The best photo I have of my mother...she's smiling! OMG
Uncle Alf made good and returned to the family farm with his flash new seconhand car.
I don’t want you to feel bad, it’s not sad, it’s just the way it was, the way it is, and the way…well, who really knows!
My dear old mum has been dead and buried a full year now… I’ve had time to reflect on the person she was.
Actually when I was a kid she was one mean old bitch. Things that would be considered child abuse in today’s liberal society were common place back then. Not just in our house but every kid I knew had it pretty much the same at home, many of my school mates had it way worse than we did.
As a kid during the 1920’s Great Depression my grandfather made the family to walk 100 miles from the coast, inland to virgin bushland they then had to clear and plough by hand. They ate what they caught or grew and they wore clothes made of wheat sacks. She never talked about it much but the one line comments she occasionally made painted a picture of hardships I could not imagine. Boiling Nettles for food, going months without meat, walking ten miles to school…uphill both ways.
Because of these things she could never bring herself to throw anything away…just in case we might need it sometime.
..and what do I mean by her not throwing ‘anything’? ..well, anything and everything.
Every jar we ever emptied, every ice-cream pail and lid, every butter container, every newspaper, book, greeting card, plastic bag…everything.
It all found its place in a saved cardboard box under every bed and on top of every cupboard, until every nook in every room was filled.
God help you if you broke so much as a jam jar and just because something was broken did not mean it could be thrown out, oh no! Plants in leaky kettles or saucepans, buckets or bowls, precariously balanced on that in which a plant could not be grown.
I remember when I was about 10 and doing the dishes, I very nearly severed a finger on the chipped rim of a glass, I nearly got a slap for being clumsy but she decided the pain and blood loss were probably enough. It needed stitches which it never got, a week later bits of it were going white and dead looking with other bits going green and bubbly. Rather than have mum ‘fix’ it, I cut the rotting flesh off with nail clippers each day and doused it in peroxide until the specter of gangrene faded… not something a ten year old should ever have to do. But still that glass could not be thrown out. I later broke it…deliberately! (There! I said it!...)
As a kid none of this was the least bit funny and I never understood what the hell it was all about....but now, knowing her past I see why she did what she did and why she was so damn hard.

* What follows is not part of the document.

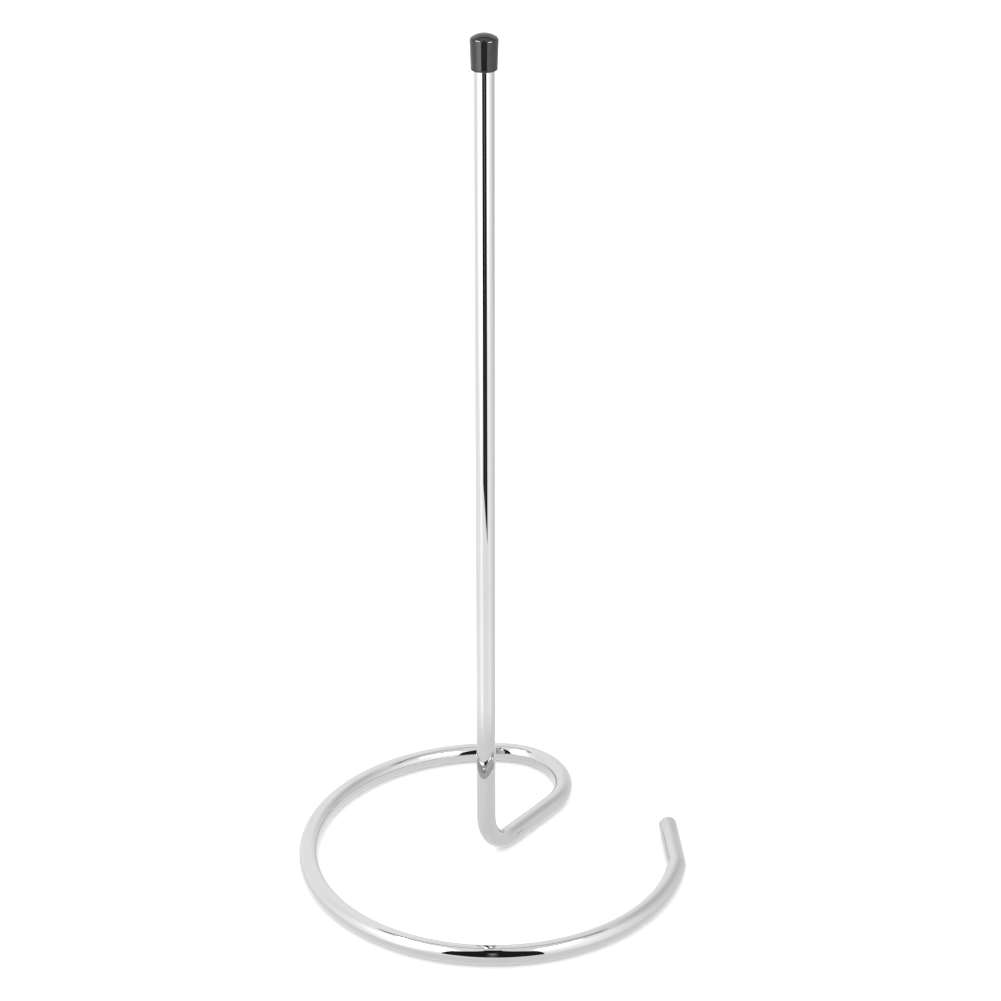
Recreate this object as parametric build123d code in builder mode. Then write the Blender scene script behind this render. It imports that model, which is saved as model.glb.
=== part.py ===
"""Paper towel holder: one bent steel rod and the cap pushed on its top.

The rod is bent in one piece. It comes down as the post, turns through the elbow into an arm that runs out
along the worktop, turns back through the corner and goes round the post as an open base ring. The ring ends
in a short straight tail. The base lies flat, so the ring, the arm and the tail are all one rod radius above
the worktop. The origin is where the post's axis meets the worktop.
"""

from build123d import *

import math
import os

# ---- driving dimensions, millimetres and degrees ----

rod_diameter = 8.0
overall_height = 360.0

# Base, measured on the rod's centre line.
ring_radius = 79.0
ring_offset = 5.0  # from the post's axis out to the ring's centre, along the arm
ring_sweep = 261.4
arm_azimuth = 53.0  # from +X towards +Y
elbow_radius = 18.0
corner_radius = 28.0

# Free end of the ring.
tail_bend_radius = 16.0
tail_turn = 15.6
tail_length = 30.2
end_round = 0.8

# Cap, pushed on the post's top end.
cap_height = 13.9
cap_roof = 2.2
cap_rim_wall = 1.0
cap_shoulder_wall = 1.42
cap_dome_rise = 2.0
cap_shoulder_round = 1.6
cap_rim_round = 0.5
cap_clearance = 0.05  # radial, between the bore and the rod

# ---- sizes that follow ----

right_angle = 90.0
rod_radius = rod_diameter / 2
base_level = rod_radius
cap_base = overall_height - cap_height
post_top = overall_height - cap_roof

# The corner is tangent to the arm and, from the inside, to the ring. Its centre is corner_radius from the
# arm's line, which passes through the ring's centre, and ring_radius - corner_radius from that centre.
corner_centre_distance = ring_radius - corner_radius
arm_end = ring_offset + math.sqrt(corner_centre_distance**2 - corner_radius**2)
corner_turn = right_angle + math.degrees(math.asin(corner_radius / corner_centre_distance))

up = Vector(0, 0, 1)
arm_direction = Vector(1, 0, 0).rotate(Axis.Z, arm_azimuth)

# Upright plane through the post and the arm: X runs out along the arm and Y runs up the post.
post_plane = Plane(origin=(0, 0, 0), x_dir=arm_direction, z_dir=arm_direction.cross(up))
base_plane = Plane.XY.offset(base_level)

os.makedirs("parts", exist_ok=True)

# ---- bent rod: post, elbow, arm, corner, ring and tail ----

with BuildPart() as bent_rod:
    with BuildLine(post_plane):
        post = Line((0, post_top), (0, base_level + elbow_radius))
        elbow = JernArc(start=post @ 1, tangent=post % 1, radius=elbow_radius, arc_size=right_angle)
        arm = Line(elbow @ 1, (arm_end, base_level))
    with BuildLine(base_plane):
        corner = JernArc(start=arm @ 1, tangent=arm % 1, radius=corner_radius, arc_size=corner_turn)
        ring = JernArc(start=corner @ 1, tangent=corner % 1, radius=ring_radius, arc_size=ring_sweep)
        tail_bend = JernArc(start=ring @ 1, tangent=ring % 1, radius=tail_bend_radius, arc_size=tail_turn)
        tail = Line(tail_bend @ 1, tail_bend @ 1 + (tail_bend % 1) * tail_length)
    with BuildSketch(Plane(origin=post @ 0, z_dir=post % 0)):
        Circle(rod_radius)
    sweep()
    post_end = bent_rod.faces().sort_by_distance(post @ 0)[0]
    tail_end = bent_rod.faces().sort_by_distance(tail @ 1)[0]
    fillet(post_end.edges() + tail_end.edges(), radius=end_round)

bent_rod.part.label = "bent_rod"
export_step(bent_rod.part, "parts/bent_rod.step")

# ---- end cap: tapers towards its rim, with a shallow dome and a blind bore for the rod ----

shoulder_level = overall_height - cap_dome_rise
bore_radius = rod_radius + cap_clearance
rim_radius = bore_radius + cap_rim_wall
shoulder_radius = bore_radius + cap_shoulder_wall
dome_radius = (shoulder_radius**2 + cap_dome_rise**2) / (2 * cap_dome_rise)

with BuildPart() as end_cap:
    with BuildSketch(Plane.XZ):
        with BuildLine():
            Polyline(
                (0, overall_height),
                (0, cap_base),
                (rim_radius, cap_base),
                (shoulder_radius, shoulder_level),
            )
            RadiusArc((0, overall_height), (shoulder_radius, shoulder_level), dome_radius)
        make_face()
    revolve(axis=Axis.Z)
    rim_edge = end_cap.edges().filter_by_position(Axis.Z, cap_base, cap_base)
    fillet(rim_edge, radius=cap_rim_round)
    shoulder_edge = end_cap.edges().filter_by_position(Axis.Z, shoulder_level, shoulder_level)
    fillet(shoulder_edge, radius=cap_shoulder_round)
    with BuildSketch(Plane.XY.offset(cap_base)):
        Circle(bore_radius)
    extrude(amount=post_top - cap_base, mode=Mode.SUBTRACT)

end_cap.part.label = "end_cap"
export_step(end_cap.part, "parts/end_cap.step")
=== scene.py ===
"""Looks of the paper towel holder: a chrome-plated bent rod and a black vinyl cap, in a small light tent.

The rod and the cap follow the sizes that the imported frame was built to. Their size fields, and every
name that ends in _mm, are in millimetres. Meshes, the tent and the camera are in metres, and the angles
in the fields are in degrees.
"""

import logging
import math
from dataclasses import dataclass, field
from enum import Enum
from typing import Iterable, Sequence

import bpy
from mathutils import Matrix, Vector


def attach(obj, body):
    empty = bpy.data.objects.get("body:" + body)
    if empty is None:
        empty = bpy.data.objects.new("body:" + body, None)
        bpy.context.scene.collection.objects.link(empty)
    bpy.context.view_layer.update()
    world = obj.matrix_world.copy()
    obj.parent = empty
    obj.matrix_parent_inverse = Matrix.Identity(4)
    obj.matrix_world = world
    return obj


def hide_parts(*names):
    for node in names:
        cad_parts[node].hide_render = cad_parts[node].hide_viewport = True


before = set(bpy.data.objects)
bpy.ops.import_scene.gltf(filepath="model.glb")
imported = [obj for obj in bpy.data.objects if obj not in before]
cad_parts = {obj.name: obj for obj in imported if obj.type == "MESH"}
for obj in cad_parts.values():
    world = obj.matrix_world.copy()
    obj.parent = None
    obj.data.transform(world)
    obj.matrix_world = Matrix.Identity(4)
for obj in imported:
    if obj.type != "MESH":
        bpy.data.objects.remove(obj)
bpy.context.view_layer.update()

log = logging.getLogger("paper_towel_holder")

MM = 0.001
BAKE_MAP = "OFBake"
BAR_POINT = "bar_point"
UP = Vector((0.0, 0.0, 1.0))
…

I’ve always had a sick since of humour, I find funny in the smallest of things. I once laughed until I had tears in my eyes when the Ant I was watching tripped over… I didn’t inherit a sense of humour from mum, but rather in spite of her.
Mums house was so full of things and trinkets that… now completely honestly here folks.. you could walk into her house with a coffee cup and not be able to put it down anywhere…anywhere!
I know what you're thinking.. Yeah, yeah, very funny! Overstating the truth… No really.
You might be able to find space for a matchbox.. but that’s about it.
When she died we waited a few weeks then started throwing things out with abandon. I felt guilty every time I threw a box of crap out, it was like I could feel her breath on my neck. We recycled almost all of it. Tons and tons of it, as paper, glass, steel, plastic etc.
1940’s Womens Weeklies, canned food with shillings and pence handwritten on the labels, (Australia went to dollars and cents in 1965. anyone want to eat that?) The plastic ice cream and butter containers were so old they were crumbling to dust…and just who keeps sackfulls of hay string*. I laughed loudest of all when I found wheat sacks full of…wheat sacks! “For the love of god!... Aggh!”
I’d like to say that it never affected me at all…but that would be a lie.
There's 7 of us kids. (Apparently she ‘saved’ the condoms too) Several of us are what you would call Minimalist.
I truly don’t own a single statuette, framed picture or anything like that. If I don’t have a real use for something, I give it away. My girls give me nice things, so I have to keep them, but everything else…
Yeah, so maybe that’s a bit weird but I feel claustrophobic when I'm in a cluttered place, to feel relaxed I need space...lots of space.
My three beautiful daughters are pretty much normal, they live in normal houses with normal husbands and normal largely delightful kids. How that happened I just don’t know…but I’m grateful.
You see I have much to be grateful for, life’s pretty bloody good after all.